VOCÊ CONSEGUE VIVER APENAS DE ARTE?

R - Sim, tenho vivido delahá mais de três décadas e graças a Deus as pessoas gostam do meu trabalho e tem crescido a procura!

COMO UM ARTISTA SE VIRA NOS ALTOS E BAIXOS DA CARREIRA?

R - Não é fácil, sempre fui apoiado financeiramente por minha tia Dalva, que investia no meu trabalho, me deu o luxo de fazer o que bem entendia e o que queria nunca me preocupei com as vendas, embora vendesse, mas não me preocupava, era o meu ponto de apoio! Depois que ela faleceu ai já dava para me sustentar e hoje posso dizer que estou feliz!

VOCÊ VIVEU PARTE DE SUA VIDA EM ITAPAGIPE, NO MONTE SERRAT ONDE AINDA TEM ATELIER. COMO ESSE PEDAÇO TÃO PARTICULAR DA CIDADE TE INFLUENCIOU?

R- O Monte Serrat é um lugar lindo! Maravilhoso, inspirador!

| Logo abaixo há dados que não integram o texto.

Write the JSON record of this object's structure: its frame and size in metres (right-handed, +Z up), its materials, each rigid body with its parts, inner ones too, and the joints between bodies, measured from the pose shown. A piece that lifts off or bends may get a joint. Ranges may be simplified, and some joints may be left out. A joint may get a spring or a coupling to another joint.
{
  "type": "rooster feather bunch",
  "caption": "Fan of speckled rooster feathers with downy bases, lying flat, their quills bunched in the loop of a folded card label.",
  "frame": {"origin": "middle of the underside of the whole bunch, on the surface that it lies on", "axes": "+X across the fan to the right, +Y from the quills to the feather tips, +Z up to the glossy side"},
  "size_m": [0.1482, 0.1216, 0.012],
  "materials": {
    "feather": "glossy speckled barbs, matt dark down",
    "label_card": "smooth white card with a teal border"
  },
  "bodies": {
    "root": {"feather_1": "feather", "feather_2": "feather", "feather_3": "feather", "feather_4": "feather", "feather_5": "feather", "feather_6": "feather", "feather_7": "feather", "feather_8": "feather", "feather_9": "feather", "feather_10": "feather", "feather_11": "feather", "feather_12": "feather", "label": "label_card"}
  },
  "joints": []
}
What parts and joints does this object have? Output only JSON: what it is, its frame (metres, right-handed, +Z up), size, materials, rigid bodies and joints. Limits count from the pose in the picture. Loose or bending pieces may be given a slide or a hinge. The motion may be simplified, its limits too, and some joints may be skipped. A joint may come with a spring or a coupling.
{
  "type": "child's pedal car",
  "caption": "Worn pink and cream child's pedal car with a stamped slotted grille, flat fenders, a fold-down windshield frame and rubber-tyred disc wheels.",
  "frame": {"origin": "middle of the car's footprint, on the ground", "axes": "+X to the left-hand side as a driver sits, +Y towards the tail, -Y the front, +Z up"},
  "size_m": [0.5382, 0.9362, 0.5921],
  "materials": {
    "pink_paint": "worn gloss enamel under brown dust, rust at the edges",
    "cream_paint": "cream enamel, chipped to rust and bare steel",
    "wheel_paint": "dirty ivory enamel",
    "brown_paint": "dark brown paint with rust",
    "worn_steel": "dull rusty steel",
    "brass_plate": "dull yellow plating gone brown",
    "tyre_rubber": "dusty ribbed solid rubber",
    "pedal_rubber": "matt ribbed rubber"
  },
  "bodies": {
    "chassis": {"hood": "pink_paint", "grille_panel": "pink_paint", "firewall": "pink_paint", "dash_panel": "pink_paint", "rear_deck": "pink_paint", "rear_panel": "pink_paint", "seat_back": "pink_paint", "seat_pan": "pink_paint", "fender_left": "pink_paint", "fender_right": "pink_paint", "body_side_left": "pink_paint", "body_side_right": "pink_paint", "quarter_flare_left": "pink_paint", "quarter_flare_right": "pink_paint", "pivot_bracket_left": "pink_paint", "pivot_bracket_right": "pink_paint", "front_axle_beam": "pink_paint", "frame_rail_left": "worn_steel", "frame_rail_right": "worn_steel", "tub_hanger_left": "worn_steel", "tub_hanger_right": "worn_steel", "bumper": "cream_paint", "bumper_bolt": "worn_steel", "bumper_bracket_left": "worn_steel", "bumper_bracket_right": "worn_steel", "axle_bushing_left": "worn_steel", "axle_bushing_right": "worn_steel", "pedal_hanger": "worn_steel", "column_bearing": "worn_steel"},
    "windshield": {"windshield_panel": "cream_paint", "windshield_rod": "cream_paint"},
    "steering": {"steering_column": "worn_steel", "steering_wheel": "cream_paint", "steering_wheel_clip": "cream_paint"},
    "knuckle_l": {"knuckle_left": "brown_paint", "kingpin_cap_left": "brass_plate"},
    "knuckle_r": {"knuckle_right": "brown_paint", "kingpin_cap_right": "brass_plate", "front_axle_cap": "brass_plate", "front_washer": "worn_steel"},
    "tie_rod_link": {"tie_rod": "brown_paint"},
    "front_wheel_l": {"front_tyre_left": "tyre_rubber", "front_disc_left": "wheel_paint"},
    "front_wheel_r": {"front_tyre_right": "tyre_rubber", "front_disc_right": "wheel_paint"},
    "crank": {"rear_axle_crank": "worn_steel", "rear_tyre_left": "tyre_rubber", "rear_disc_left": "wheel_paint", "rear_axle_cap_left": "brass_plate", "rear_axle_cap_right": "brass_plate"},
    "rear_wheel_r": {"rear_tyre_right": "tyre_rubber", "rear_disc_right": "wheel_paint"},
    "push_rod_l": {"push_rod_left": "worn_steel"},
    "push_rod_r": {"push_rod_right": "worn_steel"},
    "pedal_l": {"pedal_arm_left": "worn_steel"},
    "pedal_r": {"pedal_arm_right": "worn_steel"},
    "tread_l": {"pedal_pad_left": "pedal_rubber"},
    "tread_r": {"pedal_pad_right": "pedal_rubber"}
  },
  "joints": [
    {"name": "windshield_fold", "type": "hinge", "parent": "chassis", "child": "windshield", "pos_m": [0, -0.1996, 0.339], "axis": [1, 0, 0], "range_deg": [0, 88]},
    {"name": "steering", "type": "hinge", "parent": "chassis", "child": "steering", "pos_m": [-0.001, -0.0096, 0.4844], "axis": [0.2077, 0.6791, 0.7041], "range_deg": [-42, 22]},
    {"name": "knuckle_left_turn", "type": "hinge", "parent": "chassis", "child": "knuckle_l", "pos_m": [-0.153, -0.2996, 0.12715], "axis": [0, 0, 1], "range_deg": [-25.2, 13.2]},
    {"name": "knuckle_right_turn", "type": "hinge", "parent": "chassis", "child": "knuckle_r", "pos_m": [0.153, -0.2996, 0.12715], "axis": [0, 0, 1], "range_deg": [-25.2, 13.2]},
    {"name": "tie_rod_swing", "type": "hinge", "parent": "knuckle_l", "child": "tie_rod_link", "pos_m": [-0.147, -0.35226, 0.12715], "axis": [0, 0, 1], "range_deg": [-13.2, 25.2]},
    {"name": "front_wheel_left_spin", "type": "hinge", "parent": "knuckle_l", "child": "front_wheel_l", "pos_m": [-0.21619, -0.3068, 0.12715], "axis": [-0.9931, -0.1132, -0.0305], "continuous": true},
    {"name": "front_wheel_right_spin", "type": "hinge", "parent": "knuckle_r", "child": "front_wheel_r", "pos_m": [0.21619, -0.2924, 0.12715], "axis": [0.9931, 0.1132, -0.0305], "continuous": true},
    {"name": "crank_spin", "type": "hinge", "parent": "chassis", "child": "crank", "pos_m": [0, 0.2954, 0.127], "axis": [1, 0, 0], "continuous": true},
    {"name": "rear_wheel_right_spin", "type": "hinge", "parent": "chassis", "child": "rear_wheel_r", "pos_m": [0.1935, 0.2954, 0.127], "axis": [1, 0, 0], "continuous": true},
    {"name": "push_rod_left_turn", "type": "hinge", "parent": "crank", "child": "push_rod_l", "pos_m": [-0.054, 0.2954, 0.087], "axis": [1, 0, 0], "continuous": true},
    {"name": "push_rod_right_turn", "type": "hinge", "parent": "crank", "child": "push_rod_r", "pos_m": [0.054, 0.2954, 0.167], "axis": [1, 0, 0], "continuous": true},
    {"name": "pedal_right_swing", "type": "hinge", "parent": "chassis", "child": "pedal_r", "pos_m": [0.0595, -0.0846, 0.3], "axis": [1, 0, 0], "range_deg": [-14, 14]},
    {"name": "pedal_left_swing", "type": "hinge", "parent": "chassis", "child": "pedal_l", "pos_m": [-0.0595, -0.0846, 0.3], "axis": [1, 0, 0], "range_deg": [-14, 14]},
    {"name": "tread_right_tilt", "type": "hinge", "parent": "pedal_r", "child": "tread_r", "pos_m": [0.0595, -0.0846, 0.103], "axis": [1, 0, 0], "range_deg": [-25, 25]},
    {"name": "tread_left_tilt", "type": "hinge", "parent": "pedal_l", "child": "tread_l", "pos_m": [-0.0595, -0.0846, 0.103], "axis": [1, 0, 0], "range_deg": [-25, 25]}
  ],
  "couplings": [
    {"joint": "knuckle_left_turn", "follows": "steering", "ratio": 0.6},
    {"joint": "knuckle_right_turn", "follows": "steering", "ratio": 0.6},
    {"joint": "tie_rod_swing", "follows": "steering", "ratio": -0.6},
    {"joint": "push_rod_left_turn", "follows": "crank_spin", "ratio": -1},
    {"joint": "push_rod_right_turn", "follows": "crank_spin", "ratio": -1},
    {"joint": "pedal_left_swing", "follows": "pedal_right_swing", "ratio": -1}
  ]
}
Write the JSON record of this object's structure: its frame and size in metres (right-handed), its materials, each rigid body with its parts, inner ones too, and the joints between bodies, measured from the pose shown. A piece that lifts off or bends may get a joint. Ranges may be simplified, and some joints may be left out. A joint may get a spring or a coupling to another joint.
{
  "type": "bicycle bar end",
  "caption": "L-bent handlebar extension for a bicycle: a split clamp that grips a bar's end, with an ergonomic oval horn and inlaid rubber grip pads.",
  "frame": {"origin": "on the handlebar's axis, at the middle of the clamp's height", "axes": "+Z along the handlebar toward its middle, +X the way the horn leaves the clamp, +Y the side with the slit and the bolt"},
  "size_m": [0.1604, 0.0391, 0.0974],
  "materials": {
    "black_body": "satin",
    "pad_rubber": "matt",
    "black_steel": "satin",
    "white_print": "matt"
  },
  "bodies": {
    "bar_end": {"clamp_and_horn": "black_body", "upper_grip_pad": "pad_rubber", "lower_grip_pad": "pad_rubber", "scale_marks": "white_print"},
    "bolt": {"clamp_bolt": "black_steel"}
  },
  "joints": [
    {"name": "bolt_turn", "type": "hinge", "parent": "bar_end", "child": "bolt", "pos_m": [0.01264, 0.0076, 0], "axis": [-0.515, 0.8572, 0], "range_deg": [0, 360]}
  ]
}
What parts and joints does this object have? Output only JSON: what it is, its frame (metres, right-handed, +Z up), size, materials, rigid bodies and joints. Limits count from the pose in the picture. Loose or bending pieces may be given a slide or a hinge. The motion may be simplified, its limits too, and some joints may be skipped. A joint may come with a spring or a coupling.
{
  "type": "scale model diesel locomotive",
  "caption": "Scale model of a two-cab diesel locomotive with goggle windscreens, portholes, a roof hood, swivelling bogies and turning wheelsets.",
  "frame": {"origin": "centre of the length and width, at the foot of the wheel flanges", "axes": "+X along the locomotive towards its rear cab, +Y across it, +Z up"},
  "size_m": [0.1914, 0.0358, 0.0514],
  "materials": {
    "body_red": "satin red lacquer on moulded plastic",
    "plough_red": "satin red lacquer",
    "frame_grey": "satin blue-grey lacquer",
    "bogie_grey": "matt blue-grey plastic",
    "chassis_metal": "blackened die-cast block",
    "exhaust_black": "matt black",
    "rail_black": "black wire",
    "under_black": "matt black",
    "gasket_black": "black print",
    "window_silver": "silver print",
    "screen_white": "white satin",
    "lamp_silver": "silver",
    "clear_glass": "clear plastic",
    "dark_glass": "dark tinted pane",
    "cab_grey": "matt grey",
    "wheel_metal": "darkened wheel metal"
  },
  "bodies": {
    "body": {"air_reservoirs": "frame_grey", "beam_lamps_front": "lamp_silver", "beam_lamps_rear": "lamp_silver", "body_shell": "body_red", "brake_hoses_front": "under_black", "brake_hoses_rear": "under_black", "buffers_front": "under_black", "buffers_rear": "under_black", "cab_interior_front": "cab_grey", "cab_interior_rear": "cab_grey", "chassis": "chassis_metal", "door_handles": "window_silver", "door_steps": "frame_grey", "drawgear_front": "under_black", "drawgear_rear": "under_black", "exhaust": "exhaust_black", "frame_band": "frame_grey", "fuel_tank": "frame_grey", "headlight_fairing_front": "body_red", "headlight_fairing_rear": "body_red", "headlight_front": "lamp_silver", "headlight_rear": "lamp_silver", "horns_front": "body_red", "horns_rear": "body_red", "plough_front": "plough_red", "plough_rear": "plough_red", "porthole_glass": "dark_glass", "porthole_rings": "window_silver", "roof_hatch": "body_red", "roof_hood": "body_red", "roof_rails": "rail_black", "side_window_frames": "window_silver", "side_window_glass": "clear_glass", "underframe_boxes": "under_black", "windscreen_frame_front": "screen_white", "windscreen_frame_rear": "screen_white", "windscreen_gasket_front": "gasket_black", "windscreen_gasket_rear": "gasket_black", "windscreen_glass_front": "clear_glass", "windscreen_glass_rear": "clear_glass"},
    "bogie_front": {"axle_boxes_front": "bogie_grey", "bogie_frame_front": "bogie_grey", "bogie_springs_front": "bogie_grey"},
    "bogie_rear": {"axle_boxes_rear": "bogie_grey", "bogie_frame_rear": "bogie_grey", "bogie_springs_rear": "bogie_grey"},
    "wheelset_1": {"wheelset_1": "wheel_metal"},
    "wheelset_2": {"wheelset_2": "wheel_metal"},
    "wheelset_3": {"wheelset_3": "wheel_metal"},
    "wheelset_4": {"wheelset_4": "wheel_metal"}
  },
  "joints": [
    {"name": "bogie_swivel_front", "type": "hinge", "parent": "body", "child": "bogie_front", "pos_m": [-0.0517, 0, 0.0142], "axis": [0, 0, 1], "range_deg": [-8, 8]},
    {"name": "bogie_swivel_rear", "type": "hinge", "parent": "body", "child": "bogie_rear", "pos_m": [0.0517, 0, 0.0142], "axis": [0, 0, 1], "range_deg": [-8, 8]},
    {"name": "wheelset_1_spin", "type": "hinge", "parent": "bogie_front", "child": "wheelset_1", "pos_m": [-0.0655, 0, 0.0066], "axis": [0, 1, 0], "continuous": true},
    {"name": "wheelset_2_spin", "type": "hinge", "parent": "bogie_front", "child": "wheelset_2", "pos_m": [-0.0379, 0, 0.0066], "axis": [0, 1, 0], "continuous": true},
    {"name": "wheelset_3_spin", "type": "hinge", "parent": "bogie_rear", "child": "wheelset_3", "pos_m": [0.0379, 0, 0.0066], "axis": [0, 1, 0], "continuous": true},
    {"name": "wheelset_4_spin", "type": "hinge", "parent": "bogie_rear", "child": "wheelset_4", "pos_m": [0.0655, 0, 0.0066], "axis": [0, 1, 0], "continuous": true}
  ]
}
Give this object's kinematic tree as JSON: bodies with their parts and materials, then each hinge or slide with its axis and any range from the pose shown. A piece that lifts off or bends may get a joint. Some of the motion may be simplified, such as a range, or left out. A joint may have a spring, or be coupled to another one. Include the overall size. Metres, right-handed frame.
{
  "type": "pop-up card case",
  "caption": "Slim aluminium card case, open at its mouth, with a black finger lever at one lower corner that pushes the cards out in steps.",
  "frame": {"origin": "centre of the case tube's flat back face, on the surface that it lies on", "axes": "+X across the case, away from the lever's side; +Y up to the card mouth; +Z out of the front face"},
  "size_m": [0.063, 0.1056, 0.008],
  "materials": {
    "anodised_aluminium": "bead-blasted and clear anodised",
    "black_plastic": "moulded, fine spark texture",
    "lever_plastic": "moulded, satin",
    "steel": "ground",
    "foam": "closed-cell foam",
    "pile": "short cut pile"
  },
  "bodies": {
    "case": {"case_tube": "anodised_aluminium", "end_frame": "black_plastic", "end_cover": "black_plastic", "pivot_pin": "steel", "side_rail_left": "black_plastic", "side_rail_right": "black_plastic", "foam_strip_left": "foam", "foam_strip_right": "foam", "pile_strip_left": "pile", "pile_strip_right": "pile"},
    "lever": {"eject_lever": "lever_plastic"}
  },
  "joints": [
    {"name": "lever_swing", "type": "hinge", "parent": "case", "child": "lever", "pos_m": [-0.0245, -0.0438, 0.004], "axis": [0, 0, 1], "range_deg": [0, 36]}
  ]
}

NA MORAL, VOCÊ PINTA POR NECESSIDADE OU POR VAIDADE?

R - 40 anos de arte consecutivos, sem parar, o que acha? Rsrsrs 40 anos, não são quatro dias! Arte e vida não consigo separar. Para mim é uma coisa só!

O SORVETE DA RIBEIRA AINDA É O MESMO?

R- Mantem a tradição!

AINDA PREPARA UM PEIXE?

R - Nunca fui de cozinhar e sim de degustar!

QUAL É O MELHOR LUGAR: A COZINHA OU O ATELIER?

R - Atelier, sem duvidas!

DESENHO, PINTURA OU ESCULTURA?

R- Todas! Mas a pintura é especial tem que está afinado!

VAI CONTINUAR NO RIO VERMELHO?

R - Espero que sim, mesmo que mude de ateliê,o Rio Vermelho tem algo de especial, tem uma energia de arte no ar!

É MELHOR SER PAI OU AVÔ?

R- Pai e avô! Família pra mim é especial!

GALERIA OU MUSEU?

R - Galeria e Museu, rua, todos os lugares onde estiver publico!

E A ILHA?

R - A Ilha continua com sua magia, embora mal cuidada!

QUAIS SÃO OS PROJETOS FUTUROS?

R - Meu futuro é próximo, não mais que um segundo!

O QUE DIRIA PARA OS QUE ESTÃO CHEGANDO AO PEDAÇO?

R- Fazer com amor, ficar antenado, saber qual o objetivo, não desistir nunca! A vida começa depois dos 50, rsrsrs!

FALA LEONEL...

R - Para finalizar; a Bahia só vai acontecer quando juntarmos força e mostrar daqui o que se produz, para o mundo, valorizando a prata da casa!